Deaths: 3 lives lost

Acres burned: 96,949


9. Taylor Complex Fires

The only entry on our list in which no people lost their lives and the property damage is fairly low. That said, the Taylor Complex Fires make the list because they destroyed over 1.3 million acres of Alaska in 2004. By acreage, it was the largest fire of the decade. It was almost part of the record-breaking 2004 fire season in Alaska that burned 6.6 million acres, the most ever in recorded history. Contributing factors are increased temperatures and droughts, shorter snow seasons and warmer nights.[13]  

Cost: $49 million 

Deaths: 0 lives lost

Acres burned: 1.3 million

10. Atlas Fire

The same year as the Tubbs Fire, the Atlas Fire also burned in California wine country, north of the city of Napa. The fire began on October 8, 2017 on Atlas Peak Road, where it was quickly carried south by winds. The fire was contained by October 28, by which time it had burned through over 50,000 acres and destroyed 783 structures.[14]

Cost: $3.6 billion 

Deaths: 6 lives lost

Acres burned: 51,624

Protecting yourself from wildfires

You might note that many of the more recent fires (Camp Fire, Tubbs Fire, Atlas Fire, Woolsey Fire) have fewer casualties and much greater damage costs. This is in large part because our country is much more built up than in the 19th and 20th centuries. We have better infrastructure for notifying and evacuating people safetly, but also more expensive housing and buildings that insurance companies pay the cost to rebuild. 

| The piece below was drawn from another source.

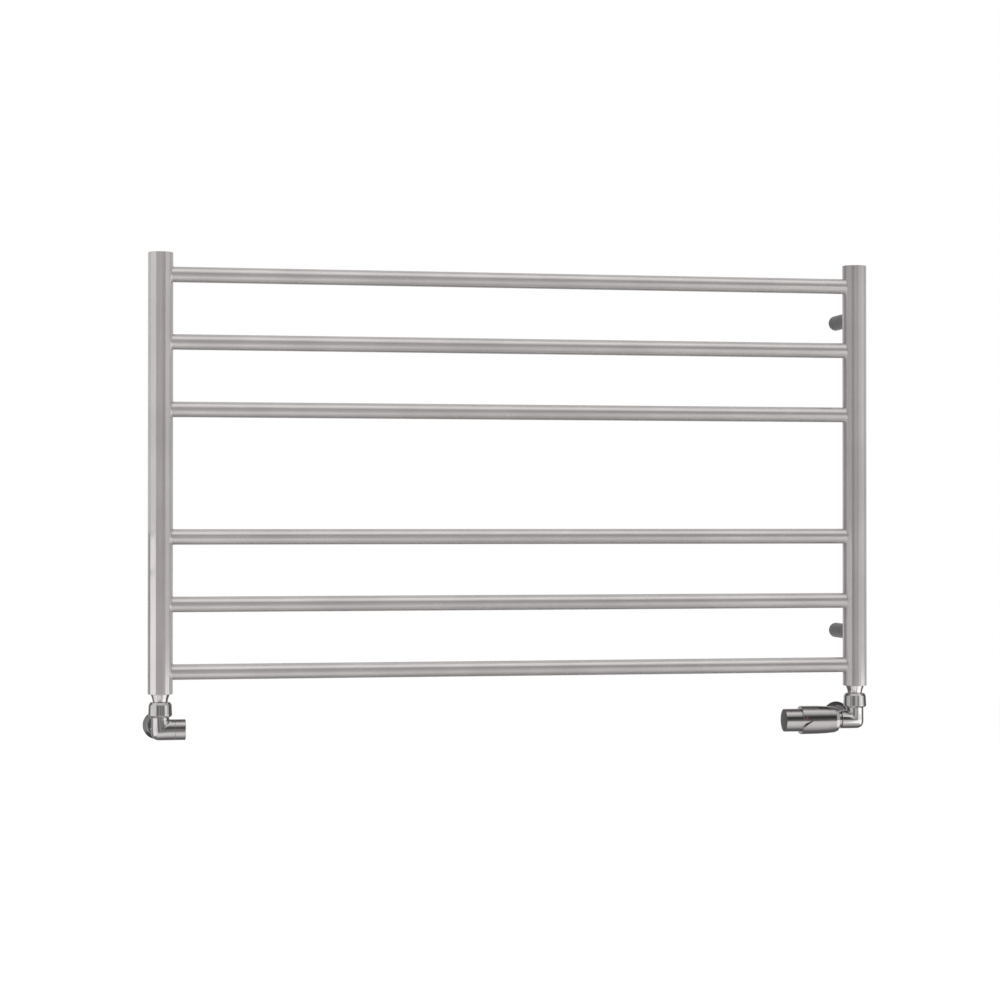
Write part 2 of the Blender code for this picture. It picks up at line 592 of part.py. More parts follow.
def build():
    """Make the whole towel rail."""
    clear_scene()
    steel = surface("stainless_steel", (0.62, 0.60, 0.59), 0.18, 1.0)
    chrome = surface("chrome_plate", (0.70, 0.69, 0.68), 0.08, 1.0)
    dark = surface("dark_satin_steel", (0.10, 0.10, 0.10), 0.40, 0.6)
    brass = surface("brass", (0.72, 0.55, 0.28), 0.30, 1.0)
    rubber = surface("black_rubber", (0.02, 0.02, 0.02), 0.60, 0.0)
    sprung = surface("spring_steel", (0.45, 0.45, 0.46), 0.30, 1.0)
    plastic = surface("dark_plastic", (0.07, 0.07, 0.065), 0.35, 0.0)
    red = surface("red_enamel", (0.55, 0.05, 0.05), 0.35, 0.0)

    ladder = assembly("towel_rail", (0, 0, 0))
    make_rails(ladder, steel)
    for label, side in (("left", -1), ("right", 1)):
        x = side * UPRIGHT_X
        upright_axis = assembly(f"{label}_upright_axis", (x, -WALL_DISTANCE, 0))
        upright_axis.parent = ladder
        make_upright(label, -side, upright_axis, steel)
        make_upright_ends(label, upright_axis, steel)
        make_air_vent(label, x, ladder, chrome)
        for level, height in (("upper", BRACKET_HEIGHT), ("lower", -BRACKET_HEIGHT)):
            make_bracket(f"{level}_{label}", x, height, ladder, dark, steel)
        valve_axis = assembly(f"{label}_valve_axes", (x, -WALL_DISTANCE, VALVE_Z))
        valve_axis.parent = ladder
        make_tail_set(label, valve_axis, chrome, rubber)
        make_wall_pipe(label, valve_axis, chrome, brass, dark)
        if label == "left":
            make_lockshield(valve_axis, chrome, brass, rubber)
        else:
            make_thermostat(valve_axis, chrome, brass, sprung, plastic, rubber, red)


build()
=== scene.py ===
"""Looks of a wall-hung ladder towel rail with a lockshield and a thermostatic corner valve.

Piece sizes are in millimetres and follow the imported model. Places come from its nodes and are in
metres, and so is the studio around the rail.
"""
import json
import math

import bmesh
import bpy
from mathutils import Matrix, Vector

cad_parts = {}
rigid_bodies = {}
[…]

Additionally, wildfire activity in the United States only seems to be increasing, as the effects of global climate change lead to hotter, drier conditions. So it's important to know what to do if fires are spotted in your area.

Obviously, the most important thing to do in the event of a wildfire is to evacuate safely. Loss of human lives is the most devastating consequence of any wildfire.

There are also things you can do to protect your home if you live in a wildfire-prone area. Perhaps the most important thing is to be aware of what your home insurance covers and make sure your home’s replacement value is up to date.